→ Exercise details
Repeat exactly the lines between and including those that contain "obj.data.transform(world)" and "obj.data = obj.data.copy()". Output no other line.

→ Supplied data
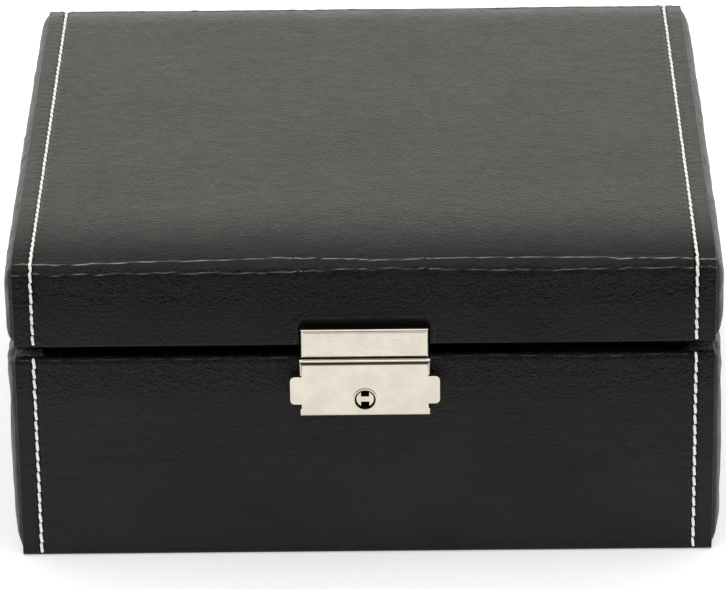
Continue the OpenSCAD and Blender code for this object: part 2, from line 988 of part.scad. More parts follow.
// Key barrel with two square key pockets and a bridge between them
module key_barrel() {
    face_y = case_y + 0.3;
    pocket_depth = 2;
    bridge = 2;
    pocket_w = 2.8;
    color(nickel)
        difference() {
            union() {
                rod_y(0, key_z, barrel_r, face_y, cam_y);
                rod_y(0, key_z, spigot_r, cam_y, spigot_end_y);
            }
            block([-pocket_w / 2, face_y - past, key_z + bridge / 2],
                  [pocket_w / 2, face_y + pocket_depth, key_z + barrel_r + past]);
            block([-pocket_w / 2, face_y - past, key_z - barrel_r - past],
                  [pocket_w / 2, face_y + pocket_depth, key_z - bridge / 2]);
        }
}

// Bar on the end of the key barrel, upright while the lock is open
module locking_cam() {
    color(steel)
        difference() {
            block([-cam_w / 2, cam_y, key_z - cam_len / 2],
                  [cam_w / 2, cam_y + cam_t, key_z + cam_len / 2]);
            rod_y(0, key_z, spigot_r + set_clear, cam_y - past, cam_y + cam_t + past);
        }
}

// Right push tab: thumb piece, slider plate, and a neck with a catch nose behind the strike's barb
module right_tab_blank() {
    tab_in_x = lock_w / 2 - tab_root;
    tab_end_x = lock_w / 2 + tab_out;
    nose_x = prong_x - barb_w - catch_clear;
    slider_low_z = tab_z + slider_margin;
    slider_top_z = tab_z + tab_h - slider_margin;
    along_y(tab_front_y, slider_back) {
        patch([tab_in_x, tab_z], [tab_end_x - tab_corner_r, tab_z + tab_h]);
        patch([tab_in_x, tab_z + tab_corner_r], [tab_end_x, tab_z + tab_h - tab_corner_r]);
        for (z = [tab_z + tab_corner_r, tab_z + tab_h - tab_corner_r])
            translate([tab_end_x - tab_corner_r, z])
                circle(tab_corner_r);
    }
    block([slider_end_x, slider_y, slider_low_z], [tab_in_x + slip, slider_back, slider_top_z]);
    block([neck_x, slider_y, neck_z], [slider_end_x + slip, slider_back, slider_top_z]);
    block([neck_x, neck_front_y, neck_z], [neck_x + neck_w, slider_back, neck_top_z]);
    block([neck_x, neck_front_y, nose_z], [nose_x, slider_back, neck_top_z]);
}

module right_push_tab() {
    color(nickel)
        right_tab_blank();
}

module left_push_tab() {
    color(nickel)
        mirror([1, 0, 0])
            right_tab_blank();
}

// Compression spring between the necks of the two push tabs
module tab_spring() {
    turns = 7;
    steps = 12;
    sides = 6;
    wire_r = 0.2;
    coil_r = 0.85;
    mid_y = (neck_front_y + slider_back) / 2;
    mid_z = (neck_z + neck_top_z) / 2;
    length = 2 * neck_x - 2 * wire_r - slip;
    rings = turns * steps;
    points = [
        for (k = [0:rings])
            for (s = [0:sides - 1])
                let (a = 360 * k / steps, b = 360 * s / sides, r = coil_r + wire_r * cos(b),
                     x = length * (k / rings - 1 / 2) + wire_r * sin(b))
                    [x, mid_y + r * cos(a), mid_z + r * sin(a)]
    ];
    walls = [
        for (k = [0:rings - 1])
            for (s = [0:sides - 1])
                let (t = (s + 1) % sides)
                    [k * sides + s, (k + 1) * sides + s, (k + 1) * sides + t, k * sides + t]
    ];
    ends = [[for (s = [0:sides - 1]) s], [for (s = [sides - 1:-1:0]) rings * sides + s]];
    color(steel)
        polyhedron(points, concat(walls, ends));
}

// Screw along Y, head inside the box and shank towards the front
module lock_screw(tip_y) {
    rod_y(0, 0, screw_head_r, -wall_in_d - screw_head_t + slip, -wall_in_d);
    rod_y(0, 0, lock_screw_r, tip_y, -wall_in_d - screw_head_t + slip);
}

module lock_screws() {
    color(steel)
        lock_screw_places()
            lock_screw(screw_hole_y + screw_tip_gap);
}

// One of the strike's barbed prongs
module prong() {
    block([prong_x, prong_y, prong_z], [prong_x + prong_w, prong_y + prong_t, strike_z + past]);
    block([prong_x - barb_w, prong_y, prong_z], [prong_x + slip, prong_y + prong_t, prong_z + barb_h]);
}

// Strike plate with a bevelled face, lapped over the lid's edge, with two barbed prongs
module strike_plate() {
    bevel = 0.7;
    lap = 3;
    w = lock_w / 2;
    color(nickel)
        difference() {
            union() {
                intersection() {
                    along_x(-w, w)
                        polygon([
                            [-board_d, lid_z], [-board_d, strike_top_z],
                            [strike_y + bevel, strike_top_z], [strike_y, strike_top_z - bevel],
                            [strike_y, strike_z + bevel], [strike_y + bevel, strike_z],
                            [strike_y + lap, strike_z], [strike_y + lap, lid_z]
                        ]);
                    translate([0, 0, strike_z])
                        linear_extrude(strike_h)
                            polygon([
                                [-w, -board_d], [-w, strike_y + bevel], [-w + bevel, strike_y],
                                [w - bevel, strike_y], [w, strike_y + bevel], [w, -board_d]
                            ]);
                }
                prong();
                mirror([1, 0, 0])
                    prong();
            }
            strike_screw_places()
                rod_y(0, 0, lock_screw_r + set_clear, strike_hole_y, -board_d + past);
        }
}

module strike_screws() {
    color(steel)
        strike_screw_places()
            lock_screw(strike_hole_y + screw_tip_gap);
}

// ---------------------------------------------------------------- tray

module tray_frame() {
    color(velvet)
        difference() {
            block([-tray_w, -tray_d, tray_z], [tray_w, tray_d, tray_top_z]);
            block([-tray_in_w, -tray_in_d, tray_z - past], [tray_in_w, tray_in_d, tray_top_z + past]);
        }
}

module tray_floor() {
    color(velvet)
        block([-tray_in_w, -tray_in_d, tray_z], [tray_in_w, tray_in_d, tray_floor_top_z]);
}

tray_divider_drop = 2; // how far the tray's dividers stay below its rim
tray_divider_top_z = tray_top_z - tray_divider_drop;
front_bay_y = tray_long_y - divider_t / 2;
back_bay_y = tray_long_y + divider_t / 2;

module tray_long_divider() {
    color(velvet)
        block([-tray_in_w, front_bay_y, tray_floor_top_z], [tray_in_w, back_bay_y, tray_divider_top_z]);
}

module tray_cross_dividers() {
    half = divider_t / 2;
    color(velvet) {
        block([-half, -tray_in_d, tray_floor_top_z], [half, front_bay_y, tray_divider_top_z]);
        for (side = [-1, 1])
            block([side * tray_cross_x - half, back_bay_y, tray_floor_top_z],
                  [side * tray_cross_x + half, tray_in_d, tray_divider_top_z]);
    }
}

// Pad on the tray's floor between two corners of a bay
module bay_pad(low, high) {
    block([low[0] + slip, low[1] + slip, tray_floor_top_z],
          [high[0] - slip, high[1] - slip, tray_floor_top_z + tray_pad_t]);
}

module tray_pads() {
    half = divider_t / 2;
    color(velvet) {
        bay_pad([half, -tray_in_d], [tray_in_w, front_bay_y]);
        bay_pad([-tray_in_w, back_bay_y], [-tray_cross_x - half, tray_in_d]);
        bay_pad([-tray_cross_x + half, back_bay_y], [tray_cross_x - half, tray_in_d]);
        bay_pad([tray_cross_x + half, back_bay_y], [tray_in_w, tray_in_d]);
    }
}

// Foam rolls that grip rings between them, across the front left bay
module ring_rolls() {
    bay = front_bay_y + tray_in_d;
    roll_w = (bay - (roll_count + 1) * roll_gap) / roll_count;
    roll_r = roll_w / 2;
    color(velvet)
        for (k = [0:roll_count - 1])
            along_x(-tray_in_w + slip, -divider_t / 2 - slip)
                translate([-tray_in_d + roll_gap + roll_r + k * (roll_w + roll_gap), tray_floor_top_z]) {
                    patch([-roll_r, 0], [roll_r, roll_h - roll_r]);
                    translate([0, roll_h - roll_r])
                        circle(roll_r);
                }
}

// Ribbon tabs on the outside of the tray's left and right walls
module tray_pull_tabs() {
    ribbon_t = 0.5;
    low_z = tray_z + tray_h / 2;
    round_z = tray_top_z + pull_rise - pull_w / 2;
    color("#3b3a3e")
        for (side = [0, 1])
            mirror([side, 0, 0])
                along_x(tray_w, tray_w + ribbon_t) {
                    patch([-pull_w / 2, low_z], [pull_w / 2, round_z]);
                    translate([0, round_z])
                        circle(pull_w / 2);
                }
}

// ---------------------------------------------------------------- nodes

base_floor_board();
base_front_board();
base_back_board();
base_left_board();
base_right_board();
base_front_wrap();
base_back_wrap();
base_left_pad();
base_right_pad();
base_left_stitching();
base_right_stitching();
bottom_felt();
front_liner();
back_liner();
left_liner();
right_liner();
floor_pad();
lower_long_divider();
lower_cross_dividers();
lid_top_board();
lid_front_board();
lid_back_board();
lid_left_board();
lid_right_board();
lid_foam();
lid_wrap();
lid_left_pad();
lid_right_pad();
lid_left_stitching();
lid_right_stitching();
lid_liner();
lid_lining_pad();
mirror_frame();
mirror_glass();  // mirror
left_hinge_base_leaf();
right_hinge_base_leaf();
left_hinge_lid_leaf();
right_hinge_lid_leaf();
left_hinge_pin();
right_hinge_pin();
hinge_base_screws();
hinge_lid_screws();
lock_case();
lock_back_plate();
keyhole_bush();
tab_spring();
lock_screws();
left_push_tab();
right_push_tab();
key_barrel();
locking_cam();
strike_plate();
strike_screws();
tray_frame();
tray_floor();
tray_long_divider();
tray_cross_dividers();
tray_pads();
ring_rolls();
tray_pull_tabs();
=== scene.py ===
# Looks of the jewelry gift box: stitched leatherette over padded sides, a nickel lock and velvet linings.
import json
import math

import bmesh
import bpy
import numpy as np
from mathutils import Matrix, Vector

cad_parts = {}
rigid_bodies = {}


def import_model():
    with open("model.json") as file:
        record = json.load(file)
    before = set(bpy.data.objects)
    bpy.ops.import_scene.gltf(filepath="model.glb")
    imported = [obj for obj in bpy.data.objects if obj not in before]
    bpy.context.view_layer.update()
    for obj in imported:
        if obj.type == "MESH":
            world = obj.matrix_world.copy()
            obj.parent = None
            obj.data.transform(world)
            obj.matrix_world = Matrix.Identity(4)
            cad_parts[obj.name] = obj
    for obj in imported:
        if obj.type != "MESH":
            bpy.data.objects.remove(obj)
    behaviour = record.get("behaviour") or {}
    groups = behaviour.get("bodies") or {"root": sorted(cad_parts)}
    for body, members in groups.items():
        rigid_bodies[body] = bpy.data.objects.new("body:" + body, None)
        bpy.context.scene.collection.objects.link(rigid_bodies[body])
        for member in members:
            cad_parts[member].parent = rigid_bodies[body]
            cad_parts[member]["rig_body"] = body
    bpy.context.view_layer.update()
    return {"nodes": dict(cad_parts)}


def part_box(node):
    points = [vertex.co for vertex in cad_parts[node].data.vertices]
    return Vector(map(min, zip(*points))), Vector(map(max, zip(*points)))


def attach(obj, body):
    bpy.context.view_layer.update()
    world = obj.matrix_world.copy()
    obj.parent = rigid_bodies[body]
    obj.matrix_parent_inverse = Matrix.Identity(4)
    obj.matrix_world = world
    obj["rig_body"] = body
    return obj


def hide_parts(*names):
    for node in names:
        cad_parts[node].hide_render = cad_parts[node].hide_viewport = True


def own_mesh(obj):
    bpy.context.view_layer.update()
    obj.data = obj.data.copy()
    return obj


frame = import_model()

MM = 0.001
nodes = frame["nodes"]

# ---------------------------------------------------------------- sizes, from the frame

LID_LOW, LID_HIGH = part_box("lid_wrap")
WRAP_LOW, WRAP_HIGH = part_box("base_front_wrap")
HALF_W = LID_HIGH.x
HALF_D = LID_HIGH.y
WALL_IN_W, WALL_IN_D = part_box("base_floor_board")[1].xy
LEATHER = 1.2 * MM
LID_BEND = 6 * MM
BASE_BEND = 2.4 * MM
LOW_BEND = 0.9 * MM
EDGE_BEND = 1 * MM
SEAM_X = (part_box("lid_right_stitching")[0].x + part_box("lid_right_stitching")[1].x) / 2
STITCH_PITCH = 4 * MM


# ---------------------------------------------------------------- meshes

def piece(name, points, faces, body, material, replaces=(), sharp=40):
    """A new mesh piece that rides on a body, smooth except along edges sharper than an angle."""
    mesh = bpy.data.meshes.new(name)
    mesh.from_pydata(np.asarray(points).tolist(), [], [list(map(int, f)) for f in faces])
    mesh.materials.append(material)
    mesh.polygons.foreach_set("use_smooth", [True] * len(mesh.polygons))
    mesh.set_sharp_from_angle(angle=math.radians(sharp))
    obj = bpy.data.objects.new(name, mesh)
    bpy.context.scene.collection.objects.link(obj)
    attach(obj, body)
    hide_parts(*replaces)
    return obj


def outward(obj):
    """Turns every face of a closed mesh outward."""
    bm = bmesh.new()
    bm.from_mesh(obj.data)
    bmesh.ops.recalc_face_normals(bm, faces=bm.faces)
    bm.to_mesh(obj.data)
    bm.free()


def together(*parts):
    """Several (points, faces) as one."""
    points, faces, first = [], [], 0
    for p, f in parts:
        points.append(p)
        faces += [[k + first for k in face] for face in f]
        first += len(p)
    return np.concatenate(points), faces


def grid_faces(rows, cols):
    """Quads of a grid of points that is stored row by row."""
    i, j = np.meshgrid(np.arange(rows - 1), np.arange(cols - 1), indexing="ij")
    a = (i * cols + j).ravel()
    return np.stack([a, a + 1, a + cols + 1, a + cols], axis=1)


def tube_faces(rings, sides):
    """Quads between closed rings of points that are stored ring by ring."""
    return [[a + j, a + sides + j, a + sides + (j + 1) % sides, a + (j + 1) % sides]
            for a in range(0, (rings - 1) * sides, sides) for j in range(sides)]


def capped_tube(rings, sides):
    """The faces of a tube with an end face on both its ends."""
    ends = [list(range(sides)), list(reversed(range((rings - 1) * sides, rings * sides)))]
    return tube_faces(rings, sides) + ends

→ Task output
            obj.data.transform(world)
            obj.matrix_world = Matrix.Identity(4)
            cad_parts[obj.name] = obj
    for obj in imported:
        if obj.type != "MESH":
            bpy.data.objects.remove(obj)
    behaviour = record.get("behaviour") or {}
    groups = behaviour.get("bodies") or {"root": sorted(cad_parts)}
    for body, members in groups.items():
        rigid_bodies[body] = bpy.data.objects.new("body:" + body, None)
        bpy.context.scene.collection.objects.link(rigid_bodies[body])
        for member in members:
            cad_parts[member].parent = rigid_bodies[body]
            cad_parts[member]["rig_body"] = body
    bpy.context.view_layer.update()
    return {"nodes": dict(cad_parts)}


def part_box(node):
    points = [vertex.co for vertex in cad_parts[node].data.vertices]
    return Vector(map(min, zip(*points))), Vector(map(max, zip(*points)))


def attach(obj, body):
    bpy.context.view_layer.update()
    world = obj.matrix_world.copy()
    obj.parent = rigid_bodies[body]
    obj.matrix_parent_inverse = Matrix.Identity(4)
    obj.matrix_world = world
    obj["rig_body"] = body
    return obj


def hide_parts(*names):
    for node in names:
        cad_parts[node].hide_render = cad_parts[node].hide_viewport = True


def own_mesh(obj):
    bpy.context.view_layer.update()
    obj.data = obj.data.copy()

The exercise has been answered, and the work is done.